Am Ende seines Büchleins folgert Köpf aus der Vielfalt und Konkurrenz der Lutherbilder: "Luther wird man nur gerecht, wenn man ihn vor dem Hintergrund seiner Zeit sieht" (243). Der Verfasser zielt damit vor allem auf die mittelalterliche Prägung des Reformators, der kein Vorkämpfer emanzipatorischer Tendenzen gewesen sei, sondern ein zu scharfer Polemik neigender, Gegner als Feinde verketzernder Theologe. Sein tief vom Gottesglauben geprägtes Denken habe in der Theologiegeschichte eine tiefe Zäsur bewirkt, im westlichen Christentum den Weg zu Spaltung und Pluralisierung der Kirche eröffnet und mit seiner schöpferischen Sprachbegabung erheblich zur Entstehung einer einheitlichen deutschen Schriftsprache beigetragen.
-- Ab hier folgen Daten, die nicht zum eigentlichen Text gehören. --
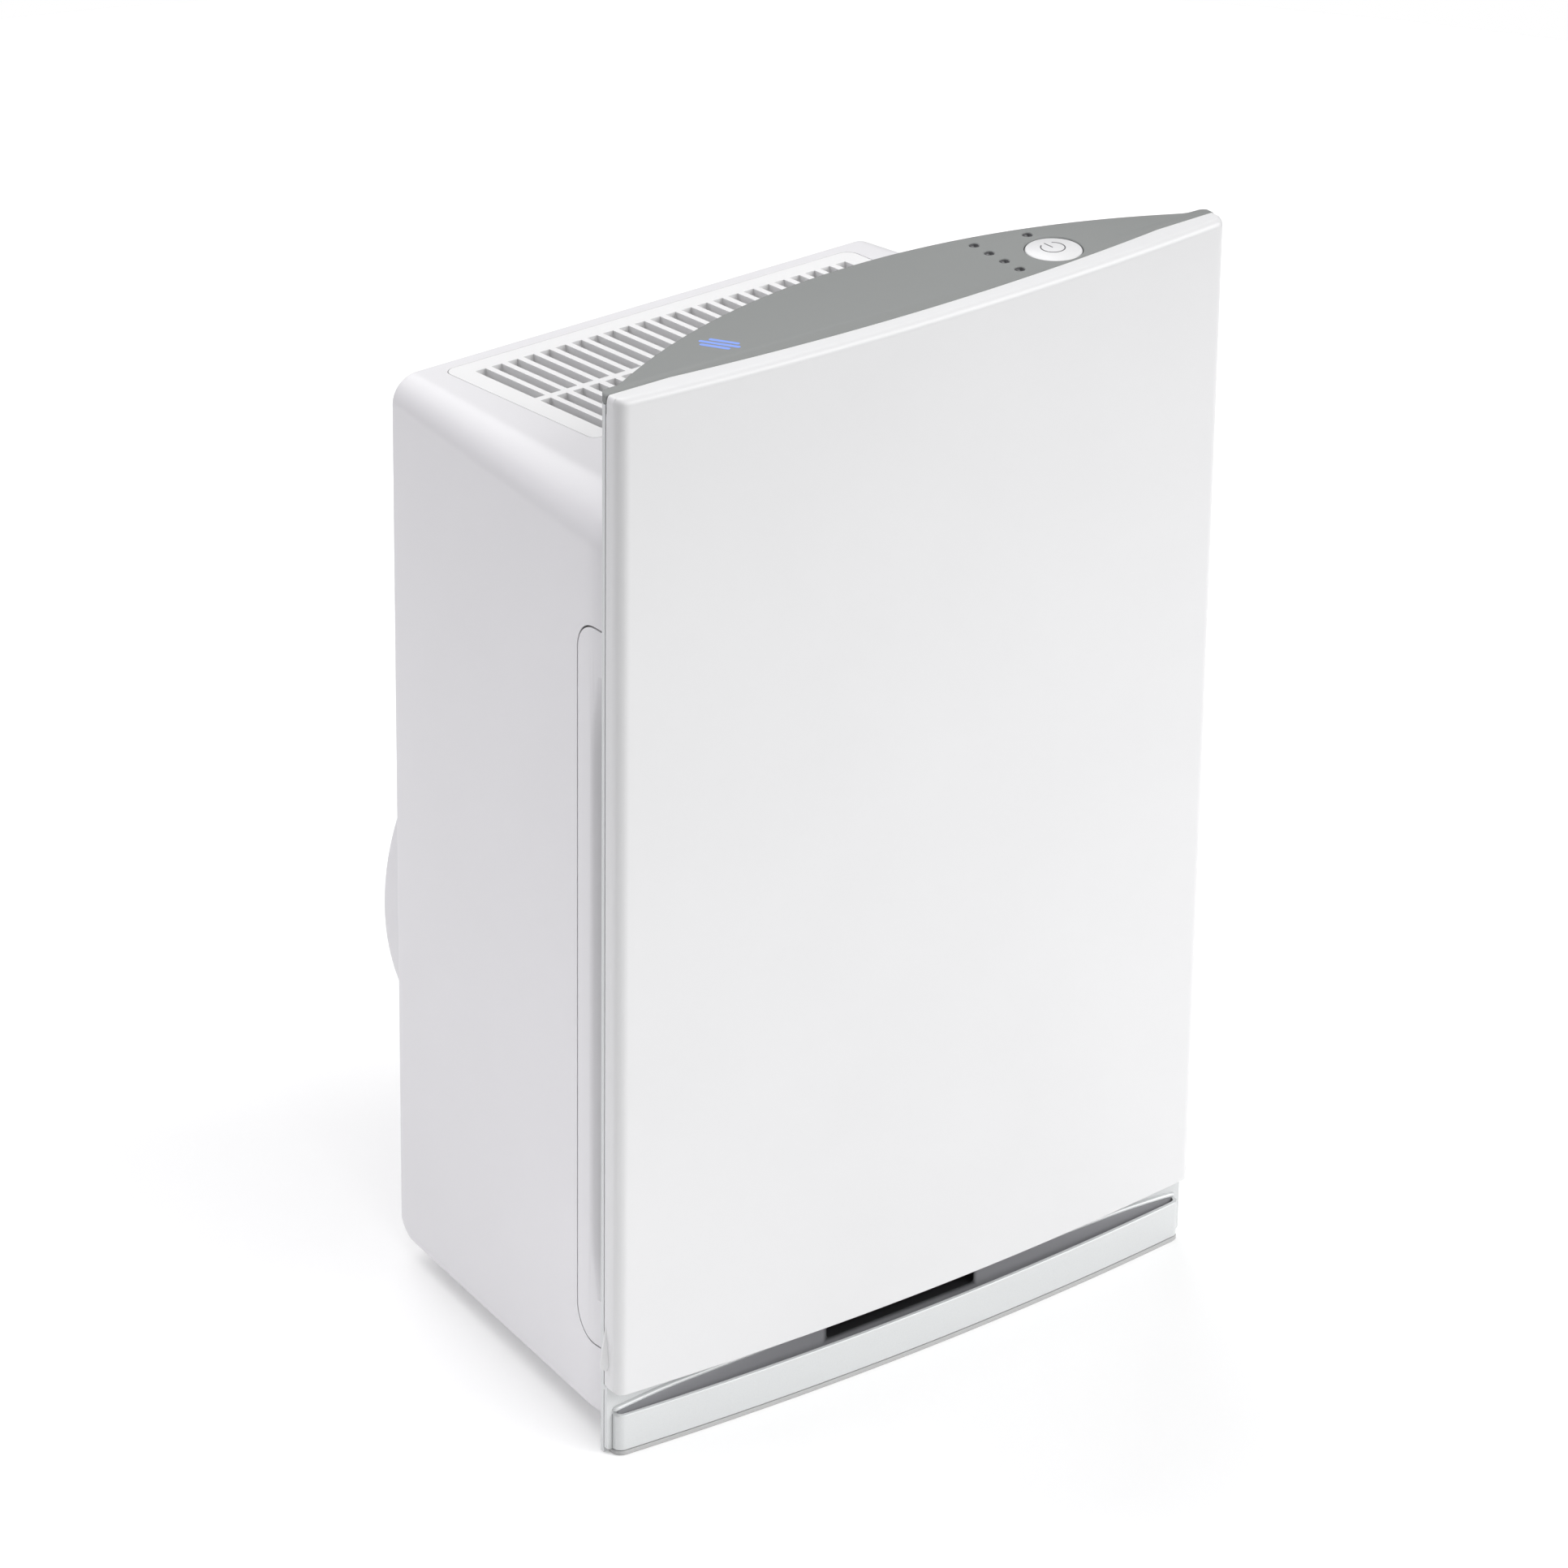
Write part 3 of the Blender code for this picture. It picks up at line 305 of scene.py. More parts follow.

Vielleicht mag man nicht allen Urteilen des Autors in dieser Prägnanz folgen. In Köpfs Lutherbuch findet man gleichwohl hilfreiche, ebenso knappe wie präzise, Skizzen seiner Theologie und ihrer spätmittelalterlichen Prägung. Wer historische und theologische Kontexte tiefer ausloten möchte, greift zu anderen Werken wie z.B. dem Luther Handbuch Albrecht Beutels (Hg.) oder der Reformationsgeschichte Thomas Kaufmanns. [3]
Anmerkungen:
[1] Vgl. Joachim Ott / Martin Treu (Hgg.): Luthers Thesenanschlag - Faktum oder Fiktion (= Schriften der Stiftung Luthergedenkstätten in Sachsen-Anhalt; 9), Leipzig 2008, und darin insbesondere der Beitrag von Bernd Moeller, Thesenanschläge, 9-32.
[2] So beruht zum Beispiel die Darstellung der Romreise wesentlich auf Hans Schneider: Martin Luthers Reise nach Rom - neu datiert und neu gedeutet, in: Studien zur Wissenschafts- und zur Religionsgeschichte (= Abhandlungen der Akademie der Wissenschaften zu Göttingen; NF 10), hg. v. Werner Lehfeldt, Berlin / New York 2011, 1-157.
[3] Albrecht Beutel (Hg.): Luther Handbuch, 3. Aufl. Tübingen 2017; Thomas Kaufmann: Geschichte der Reformation in Deutschland, erw. Ausgabe Berlin 2016.